## Given exercise:
Find the lines holding the string "that" in the data, then copy all of them.

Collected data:
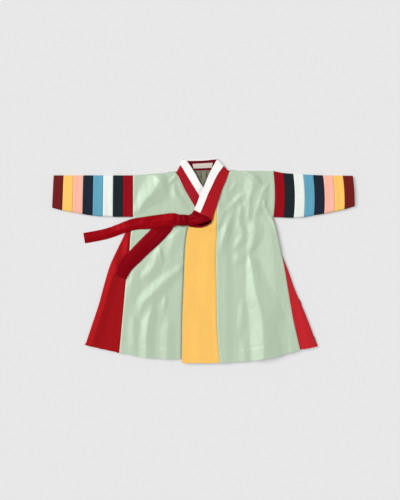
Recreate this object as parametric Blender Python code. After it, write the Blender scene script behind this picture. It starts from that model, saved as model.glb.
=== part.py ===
"""A small child's Korean overcoat (durumagi) with rainbow-striped sleeves, laid flat with its front up.

Plan sizes are in millimetres from the middle of the garment, +Y towards the collar, and heights are from
the table. Every cloth piece is a grid whose points are worked out from the outline tables and the layer
heights, then extruded inwards by the thickness of the cloth.
"""

import math
from collections import namedtuple

import bmesh
import bpy
import numpy as np
from mathutils import Vector

MM = 0.001

# Cloth and layers
CLOTH = 1.5  # satin and its lining together
COLLAR_CLOTH = 1.8  # satin over stiffening
STRIP_CLOTH = 1.0  # the white paper-backed neck strip
TIE_CLOTH = 1.8  # a tie is a pressed tube of satin
LABEL_CLOTH = 1.0
SEAM = 0.3  # what parts two pieces face to face
SEAM_INSET = 0.2  # each sewn edge stands back this far from its seam line
PUFF = 8.3  # the garment's height where one front lies over the back
MID = PUFF / 2
ROLL = MID - SEAM / 2  # outer radius of a side fold
GUSSET_DROP = 0.7  # a gusset lies this much lower than the panel beside it
LAP = 1.9  # the over front rises this much to clear the under front
COLLAR_LIFT = 2.1  # and this much more over the end of the under collar
CROSSING_LIFT = 1.7  # the over collar's rise where it crosses the under one and its white strip
COLLAR_REST = 0.4  # the over collar's clearance from the front it lies on
ROLL_STEPS = (0.18, 0.6, 1.1)  # where a rolled edge has its first grid lines, in radii
COLLAR_MID = 5.3  # height of the folds where the collar turns to the back
BACK_COLLAR_FLOOR = 1.8  # the collar behind the neck lies on its own white strip
HEM_LIFT = 3.0  # the back's hem stays this far inside the front's

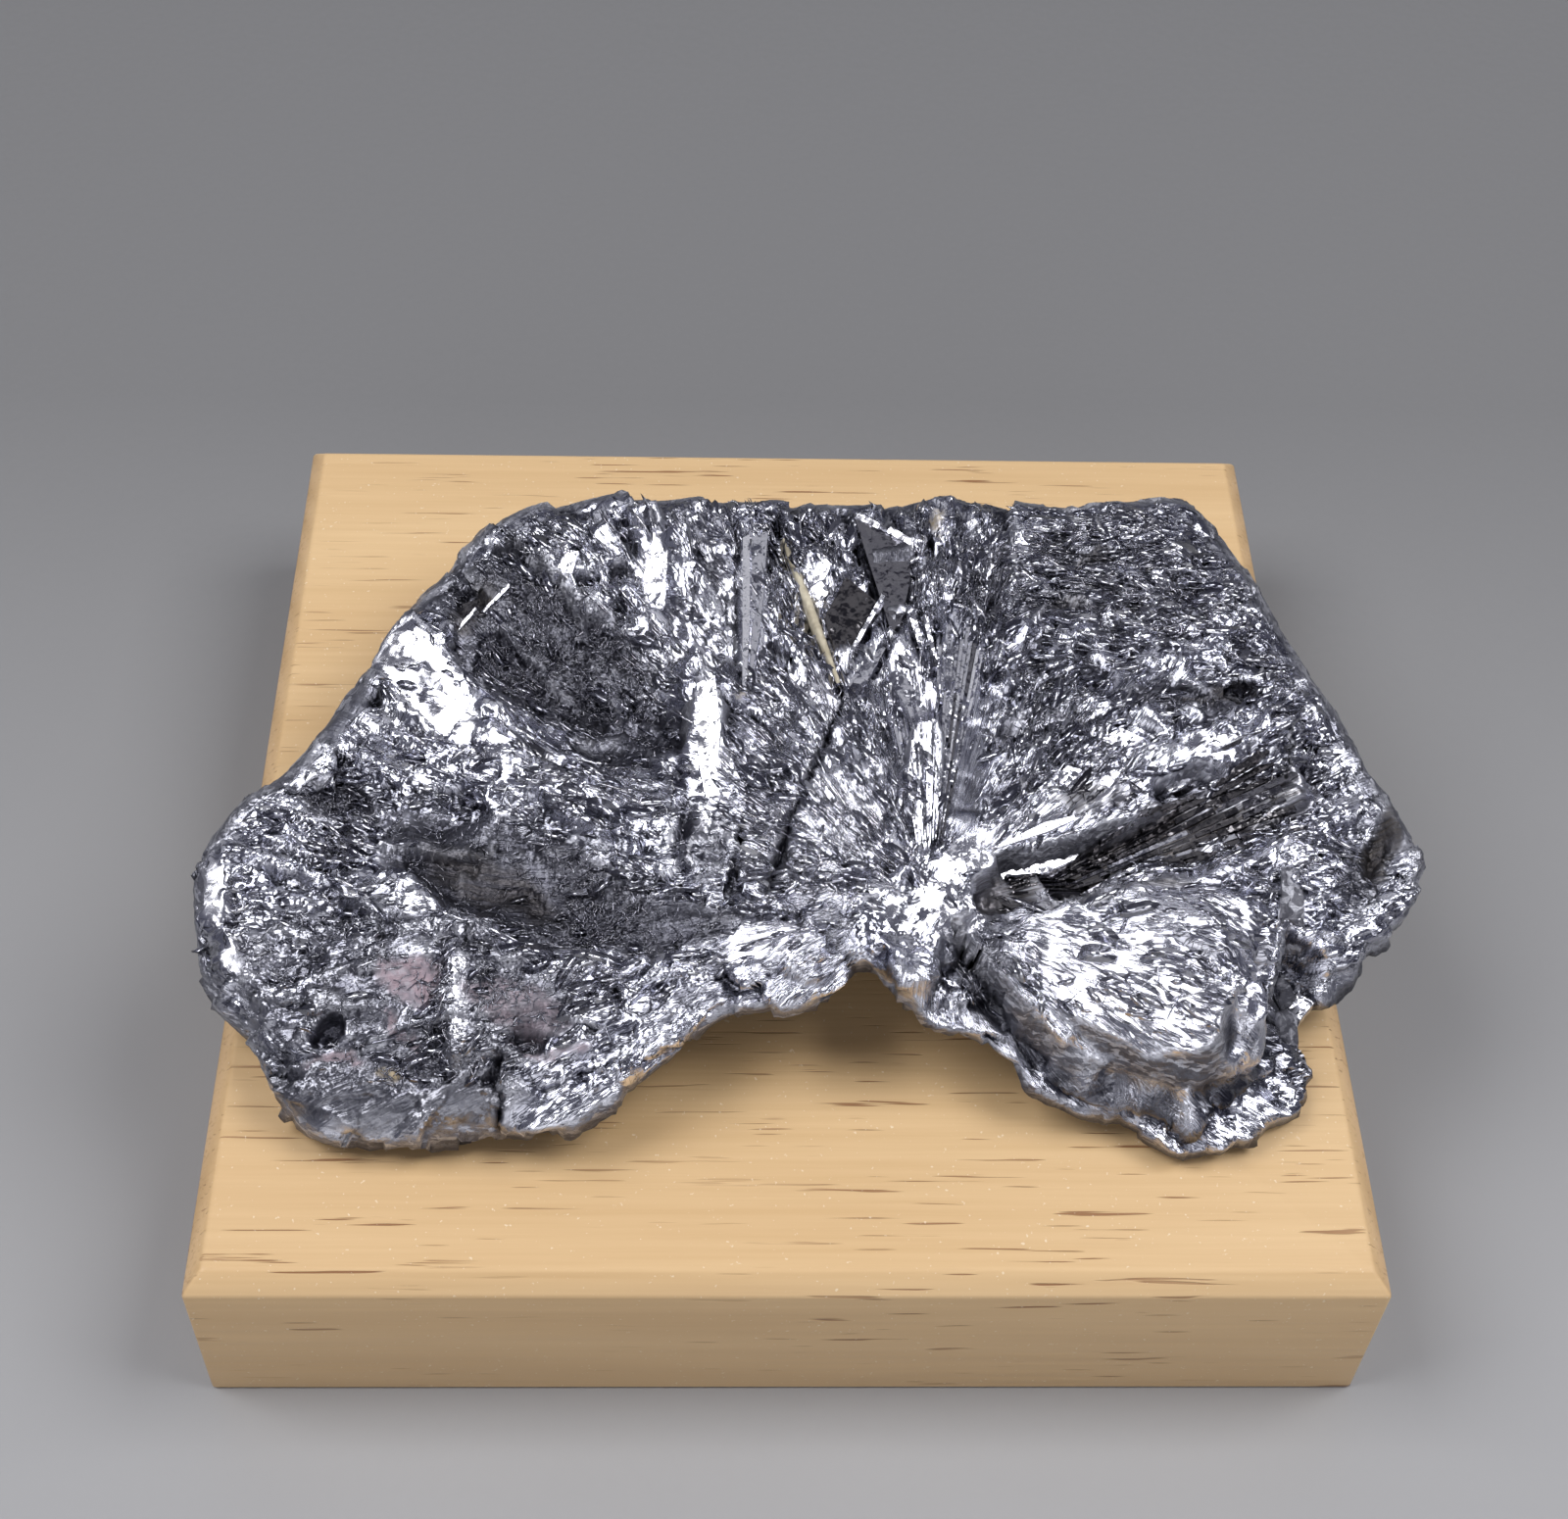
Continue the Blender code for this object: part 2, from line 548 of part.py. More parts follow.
def loft_mass(collection, material):
    """The whole mass as one closed skin over its section loops."""
    loops = crumpled(station_loops())
    bm = bmesh.new()
    rings = [[bm.verts.new(place(point)) for point in loop] for loop in loops]
    left = bm.verts.new(place(tip_point(FRONT_EDGE[0])))
    right = bm.verts.new(place(tip_point(FRONT_EDGE[-1])))
    around = len(rings[0])
    for ring, after in zip(rings, rings[1:]):
        for step in range(around):
            onward = (step + 1) % around
            bm.faces.new((ring[step], after[step], after[onward], ring[onward]))
    for step in range(around):
        onward = (step + 1) % around
        bm.faces.new((left, rings[0][step], rings[0][onward]))
        bm.faces.new((right, rings[-1][onward], rings[-1][step]))
    bmesh.ops.triangulate(bm, faces=bm.faces[:], quad_method="BEAUTY")
    bmesh.ops.recalc_face_normals(bm, faces=bm.faces[:])
    return object_from(bm, "molybdenite_mass", collection, material)


def sliver_body(name, grow, rise, collection, material=None):
    """The sliver as a long wedge, thin at both ends, grown on every side and raised at the top."""
    start = np.array(SLIVER_BACK)
    run = np.array(SLIVER_FRONT) - start
    length = math.hypot(*run)
    bm = bmesh.new()
    bmesh.ops.create_cube(bm, size=1.0)
    bmesh.ops.subdivide_edges(
        bm,
        edges=[edge for edge in bm.edges if abs(edge.verts[0].co.x - edge.verts[1].co.x) > 0.5],
        cuts=7,
    )
    depth = SLIVER_DEPTH + grow
    for vert in bm.verts:
        share = vert.co.x
        taper = 1.0 - 0.55 * (2.0 * abs(share)) ** 2
        keel = 0.55 if vert.co.z < 0.0 else 1.0
        half = 0.5 * SLIVER_WIDTH * taper * keel + grow
        vert.co.x = share * (length + 2.0 * grow)
        vert.co.y = math.copysign(half, vert.co.y)
        vert.co.z = rise if vert.co.z > 0.0 else -depth
    bmesh.ops.recalc_face_normals(bm, faces=bm.faces[:])
    bmesh.ops.scale(bm, vec=(MM, MM, MM), verts=bm.verts[:])
    made = object_from(bm, name, collection, material)
    middle = start + 0.5 * run
    made.location = place((middle[0], middle[1], SLIVER_TOP))
    made.rotation_euler.z = math.atan2(run[1], run[0])
    return made


def cut_slot(mass, cutter):
    """Cut the sliver's slot out of the mass."""
    cutter.hide_render = True
    cutter.display_type = "WIRE"
    cut = mass.modifiers.new("sliver slot", "BOOLEAN")
    cut.operation = "DIFFERENCE"
    cut.object = cutter


def pine_block(collection, material):
    """The square block with a chamfer round its top face."""
    bm = bmesh.new()
    bmesh.ops.create_cube(bm, size=1.0)
    bmesh.ops.scale(bm, vec=(BLOCK_SIDE, BLOCK_SIDE, BLOCK_HEIGHT), verts=bm.verts[:])
    bmesh.ops.translate(bm, vec=(0.0, 0.0, 0.5 * BLOCK_HEIGHT), verts=bm.verts[:])
    top_edges = [edge for edge in bm.edges if min(v.co.z for v in edge.verts) > 0.9 * BLOCK_HEIGHT]
    bmesh.ops.bevel(bm, geom=top_edges, offset=BLOCK_CHAMFER, segments=1, affect="EDGES")
    return object_from(bm, "wood_block", collection, material)


def main():
    """Build the block, the mass and the sliver."""
    clear_scene()
    parts = new_collection("molybdenite specimen")
    cutters = new_collection("cutters")
    pine_block(parts, new_material("pine", PINE))
    mass = loft_mass(parts, new_material("molybdenite", MOLYBDENITE))
    sliver_body("quartz_sliver", 0.0, 0.0, parts, new_material("quartz", QUARTZ))
    slot = sliver_body("sliver_cutter", SLIVER_CLEARANCE, 6.0, cutters)
    cut_slot(mass, slot)


main()
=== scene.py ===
"""Looks of a molybdenite specimen that lies on a square block of pine.

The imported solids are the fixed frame. The mass is rebuilt as one fine skin over the same named
outline, spot heights, plates, ridges and hollows, and then gets smaller facets, streaks, flakes and
fibres. The quartz sliver and the pine block get fine skins of their own. Lengths are in millimetres
above the block's top unless a name says otherwise, and meshes are in metres.
"""

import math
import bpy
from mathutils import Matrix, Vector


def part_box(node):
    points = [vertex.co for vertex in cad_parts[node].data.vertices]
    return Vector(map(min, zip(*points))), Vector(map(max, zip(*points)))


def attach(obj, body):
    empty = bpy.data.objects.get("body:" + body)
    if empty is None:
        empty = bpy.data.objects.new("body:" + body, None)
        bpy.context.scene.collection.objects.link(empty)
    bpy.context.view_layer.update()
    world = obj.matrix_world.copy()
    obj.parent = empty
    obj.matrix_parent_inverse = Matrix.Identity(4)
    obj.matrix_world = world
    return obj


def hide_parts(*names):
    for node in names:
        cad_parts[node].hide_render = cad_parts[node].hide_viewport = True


bl_info = {
    "name": "Molybdenite specimen",
    "version": (1, 0, 0),
    "blender": (4, 5, 0),
    "location": "View3D > Sidebar > Specimen",
    "description": "Builds a foliated molybdenite specimen on a pine block",
    "category": "Add Mesh",
}

import bmesh
import bpy
import numpy as np
from bpy.props import FloatProperty, FloatVectorProperty, IntProperty, PointerProperty
from mathutils import Matrix, Vector

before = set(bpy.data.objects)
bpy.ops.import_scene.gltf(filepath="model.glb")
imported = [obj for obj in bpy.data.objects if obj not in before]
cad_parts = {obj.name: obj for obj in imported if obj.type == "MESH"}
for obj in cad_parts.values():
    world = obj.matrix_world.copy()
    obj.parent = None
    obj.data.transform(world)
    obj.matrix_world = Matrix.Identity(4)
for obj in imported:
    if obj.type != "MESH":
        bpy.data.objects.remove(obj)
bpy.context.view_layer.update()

MM = 0.001
NO_TRIANGLES = np.zeros((0, 3), dtype=int)
BLOCK_LOW, BLOCK_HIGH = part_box("wood_block")
BLOCK_TOP = BLOCK_HIGH.z

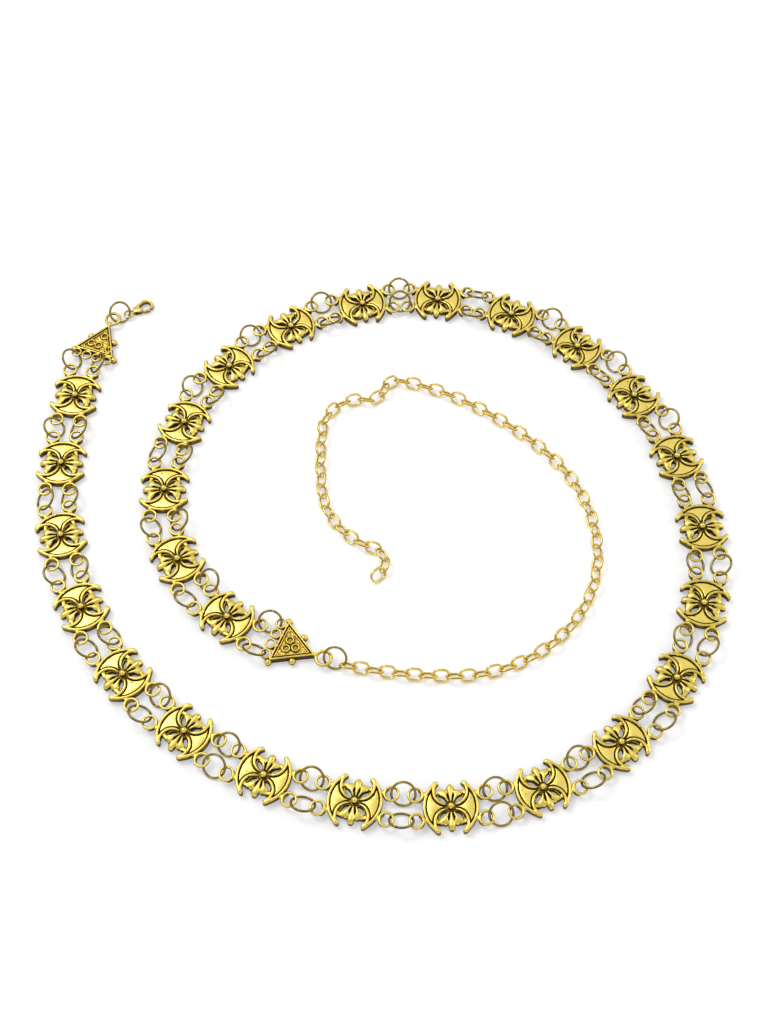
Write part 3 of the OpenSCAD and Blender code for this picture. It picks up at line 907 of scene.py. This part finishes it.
@dataclass
class Plaque:
    """A cast plaque: two crescent blades, four curling arms, six petals, a bead and four loops."""

    layout: Layout
    ground_z: float = 1.85
    ground_foot: float = 0.06
    field_z: float = 2.85
    field_foot: float = 0.5
    field_bevel: float = 0.22
    rim_half: float = 0.55
    arm_x: float = 1.1
    arm_y: float = 5.5
    arm_r: float = 4.7
    arm_span: tuple = (-85.0, 40.0)
    arm_half: float = 0.56
    groove: float = 0.34
    bead_r: float = 1.22
    bead_z: float = 3.45
    pit_z: float = 1.9
    web_foot: float = 0.2
    web_z: float = 1.7
    shoulder_z: float = 2.75
    almond_turn: float = 46.0
    almond_reach: float = 4.1
    almond_l: float = 4.2
    almond_w: float = 1.6
    petal_turn: float = 26.0
    petal_span: tuple = (1.75, 8.3)
    petal_halves: tuple = (0.24, 0.34, 0.5, 0.74, 1.02, 1.22, 1.28, 1.16, 0.7)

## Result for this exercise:
Recreate this object as parametric Blender Python code. After it, write the Blender scene script behind this picture. It starts from that model, saved as model.glb.
"""Looks of a molybdenite specimen that lies on a square block of pine.